In 1989, Solidarity won all of the 36 per cent of free election seats available in the parliament and all but one seat in the newly created Senate. After that victory, Walesa was able to create a non-communist government by persuading the allies of the Communist Party to desert to his opposition group. Under Prime Minister Tadeusz Mazowiecki, these conditions then allowed the reformist government to pursue a market based economy. In 1990, Lech Walesa became President.

It is widely considered that, as a result of those changes, the Polish economy is one of the best in the old eastern European bloc of nations. The advantage ex-socialist states have is that they have the capacity to privatise a significant number of enterprises. Even now, I understand that the government is in the middle of floating a number of publicly owned businesses and the Polish stock exchange has been thriving, although the world financial challenges have damaged the Polish economy.

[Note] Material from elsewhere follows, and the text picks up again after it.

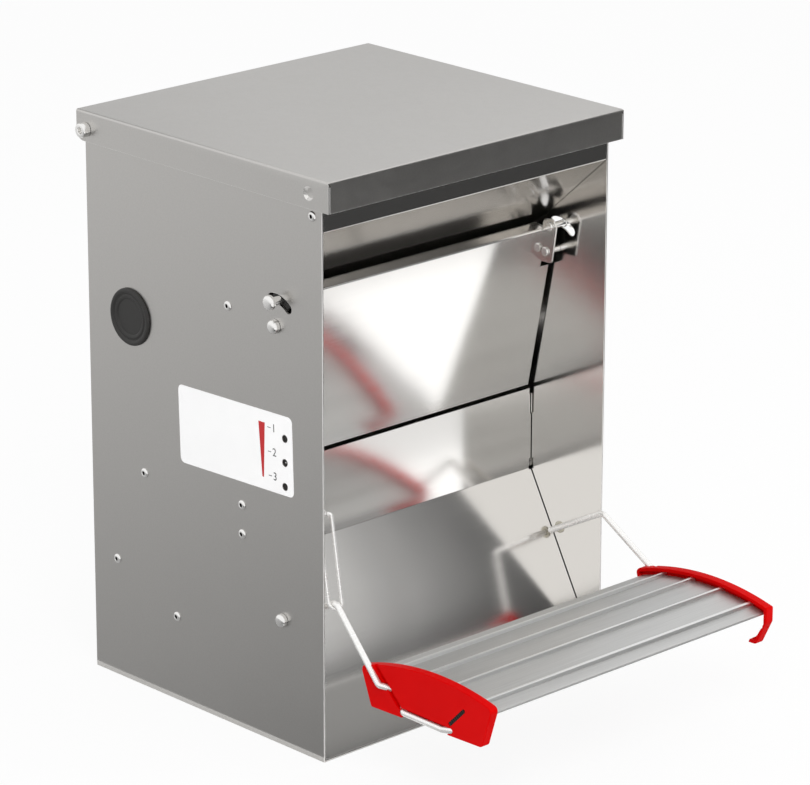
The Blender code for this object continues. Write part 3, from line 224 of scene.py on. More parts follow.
# %% Bright zinc plating
def marked_metal(name, colour, roughness, mark_mm, metallic=1.0):
    made, place = new_finish(name, colour, metallic, roughness)
    marks = noise(place, mark_mm)
    roughened = multiply_add(marks, 0.12, roughness - 0.06)
    return textured(made, {"Roughness": roughened, "Normal": relief(marks, 0.08, 0.05)})


PLATED = marked_metal("zinc_plated_fastener", "#F2F1EF", 0.2, 1.5)
WIRE = marked_metal("zinc_plated_drawn_wire", "#F8F7F5", 0.26, 0.8, 0.7)
# Painted shade for the rivets' hollows.
HOLLOW_SHADE = marked_metal("painted_shade_rivet_hollow", "#2A2928", 0.5, 0.8)
# Painted shade: a dark line along the lid's side folds and behind the treadle's ribs.
SHADE_LINE = marked_metal("painted_shade_line", "#7E7C79", 0.45, 0.8)
# A painted highlight for the treadle ribs' tops and fronts.
RIB_HIGHLIGHT = marked_metal("painted_highlight_aluminium_rib", "#E9E9E8", 0.36, 0.8)
print("made", PLATED.name, WIRE.name, HOLLOW_SHADE.name, SHADE_LINE.name, RIB_HIGHLIGHT.name)

# %% [markdown]
# ## Brushed aluminium
# The platform is extruded, and the die leaves fine lines from side to side. Noise that
# is stretched a long way along x gives lines about 0.8 mm wide, coarser than the real
# ones, so that they show.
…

Nevertheless, admission of Poland to NATO in 1999 and, in 2004, to full membership of the European Union clearly represents the progress that has been made. There is no doubt that the democratic spirit is strong in Poland. The events of history had caused it to be interrupted in the last century, but it is nevertheless a tradition of Poland. As fearsome as the USSR and its satellite communist governments were, the actions of the Polish people have shown courage and fortitude. They adopted a position of leadership and clearly they were the first of the eastern bloc nations to realise the democratic dream in the contemporary period.

I will conclude by speaking briefly of the Polish community in the northern and north-eastern suburbs of Perth. I recently attended a function at the Cracovia Club in Beechboro. It is clear that, although there are not very large groups of Poles in Perth, the culture and the sporting traditions of Poland are strong. The Poles who live in my electorate have embraced Australia, but they retain their feelings for their mother country and a strong cultural heritage. The Polish people have done well in Australia, and I am confident that they will continue to make a strong contribution into the future.